何よりも大切なものは記憶『明日の記憶』(荻原浩)を読みました


こんなに読むのが苦しく、恐ろしい本とは思わなかったです。何度も肌が粟立ち、胸が痛みました。でもラストシーンの美しさには泣けます。最近本を読んで泣くことが少なくなってきたので私自身驚きました。そんな、怖くて切ない物語。

主人公・佐伯部長は広告代理店で働く50代のサラリーマン。最近物忘れがひどいことに悩んでいる。人の名前が出てこない、これから何をしようとしていたかふと忘れてしまう。
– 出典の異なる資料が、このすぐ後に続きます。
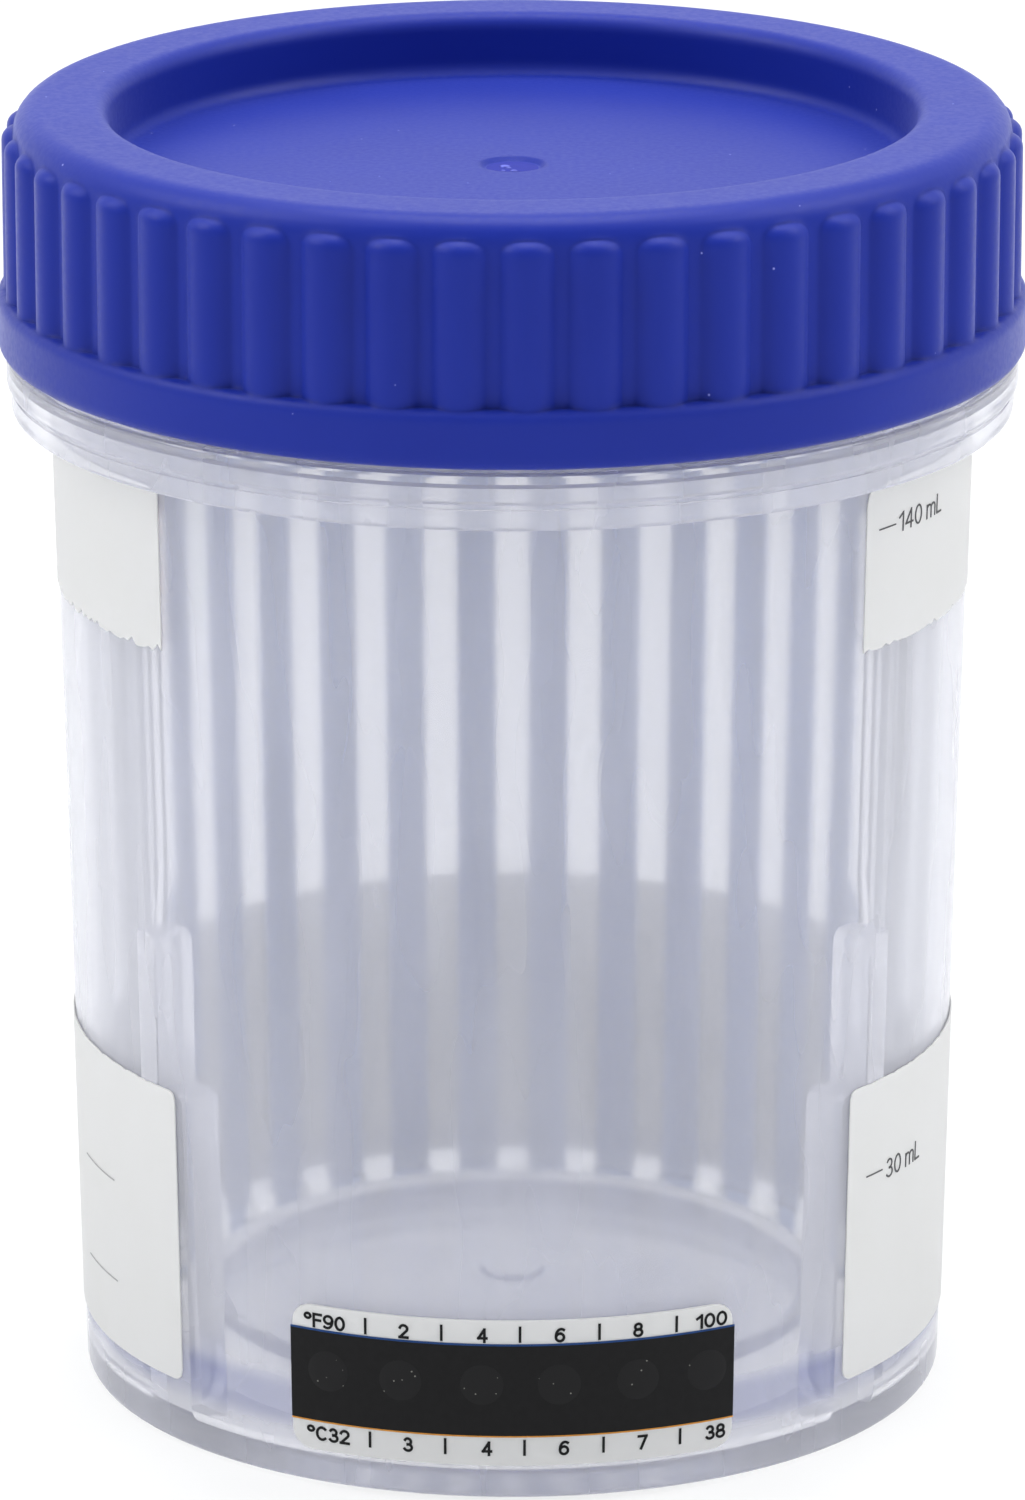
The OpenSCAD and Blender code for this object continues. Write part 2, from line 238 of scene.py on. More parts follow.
FLOOR_HALF, FLOOR_Z, GLOW_SHARE = 1.3, -2e-4, 0.7
floor_finish, tree, surface, _ = new_material("white_card_floor")
share = add(tree, "Math", {"operation": "MULTIPLY"}, _0=seen_directly(tree), _1=GLOW_SHARE)
card = add(tree, "BsdfDiffuse", Color=hex_linear("f4f5f6"))
glow = add(tree, "Emission", Color=(1, 1, 1, 1), Strength=1.0)
mixed = add(tree, "MixShader", _0=share.outputs[0], _1=card.outputs[0], _2=glow.outputs[0])
tree.links.new(mixed.outputs[0], surface)
corners = [(x * FLOOR_HALF, y * FLOOR_HALF, FLOOR_Z)
           for x, y in ((-1, -1), (1, -1), (1, 1), (-1, 1))]
floor_mesh = bpy.data.meshes.new("floor")
floor_mesh.from_pydata(corners, [], [(0, 1, 2, 3)])
floor_mesh.materials.append(floor_finish)
floor = bpy.data.objects.new("floor", floor_mesh)
bpy.context.scene.collection.objects.link(floor)
print("floor at z", FLOOR_Z, "m")


# %% Lamps
MID_HEIGHT = 0.045


def soft_lamp(name, place, size, energy):
    """A square area lamp that faces the middle of the cup. Lengths are in metres."""
    lamp = bpy.data.lights.new(name, "AREA")
    lamp.size, lamp.energy = size, energy
    made = bpy.data.objects.new(name, lamp)
    bpy.context.scene.collection.objects.link(made)
    made.location = place
    aim = np.array([0, 0, MID_HEIGHT]) - np.array(place)
    tilt = math.pi - math.acos(aim[2] / np.linalg.norm(aim))
    made.rotation_euler = (tilt, 0, math.atan2(aim[1], aim[0]) - math.pi / 2)
    return made


lamps = [soft_lamp("left_lamp", (-0.9, -0.1, 0.95), 0.8, 9.0),
         soft_lamp("right_lamp", (0.9, 0.0, 0.95), 0.8, 9.0),
         soft_lamp("top_lamp", (0.0, 0.25, 1.3), 0.8, 11.5)]
print("lamps:", len(lamps))

# %% [markdown]
# ## Natural polypropylene
# The cup and the strip carrier are moulded in uncoloured polypropylene. It is clear enough
# to see through and milky enough to veil what is behind it, with slow streaks from the way
# the melt flowed. Rough glass carries the view, and a share of milk scatters the light. At
# the height of the cup's raised floor, seen edge on through the wall, the milk is painted a
# much deeper tone. Most of it is painted shade for the dim floor, and a little of it comes
# from the floor's own thickness.

# %% Natural polypropylene
FLOOR_MID = 5.3
FLOOR_REACH, FLOOR_FADE = 1.0, 2.0
THROUGH_SHARE, MILK_DRIFT, MILK_IN_LIGHT = 0.35, 0.15, 0.5
STREAK_STRETCH = 5.0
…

まだまだ若いと思っていても、ぼけが始まったのだろうか。勇気を出して病院に行ってみると、実は単なる痴呆ではなく若年性アルツハイマーという診断結果が下された……。

アルツハイマー病は、誤解の多い病気です。一般的にただの「ボケ」と同じように思われていますが、実は死に至る病。それも治療方法のない不治の病なのです。

アルツハイマー病にかかると、徐々に記憶を失ってゆき、性格が変化し(疑い深く、怒りっぽいというネガティブな方向に)、けいれんや失禁などうまく身体が動かなくなり、肉体が徐々に死に向かっていくのです。

様々な説があるものの発病から死に至るまで10年以内と言われ、しかも原因が分からず治療法もないので、ある意味ガンよりも恐ろしい病だと言えます。でも一般にその深刻さが理解されておらず、病気の本人も介護する家族も二重に苦しむのです。

佐伯部長は日々起こることをメモに書きとめ、いつもポケットがメモでふくらんでいます。それでも楽しかった思い出も辛かった思い出もぽろぽろと落っことしていってしまいます。

記憶をなくすというのは自分がなくなるということです。それはどんなに苦しく恐ろしいことか。でも絶望の中で、必死に生きようとする佐伯部長を見ていると勇気が沸いてきます。どんな状態にあっても最期まで闘い続ける人の姿に感動するのです。

私は子どもの頃から記憶力には自信があります。日本史の教科書をまるまる一冊暗唱できたほどで、昔よりは多少記憶力が落ちたものの、今も特に物忘れに悩んだりすることはありません。

私はブランドものなどお金で買えるものよりも、何でも自分の頭に入れて所有したいという欲があるからです。それは私の子どもの頃の生い立ちに関係があるのかもしれません。

そんなわけで、自分の大切なものがどんどんなくなってゆくという『明日の記憶』は、本当に本当に怖い物語でした。でもこの本を通してアルツハイマー病についての誤解がなくなるといいなと思います。【麻理】

50歳以上の人にとっては特に恐ろしい本だと思う。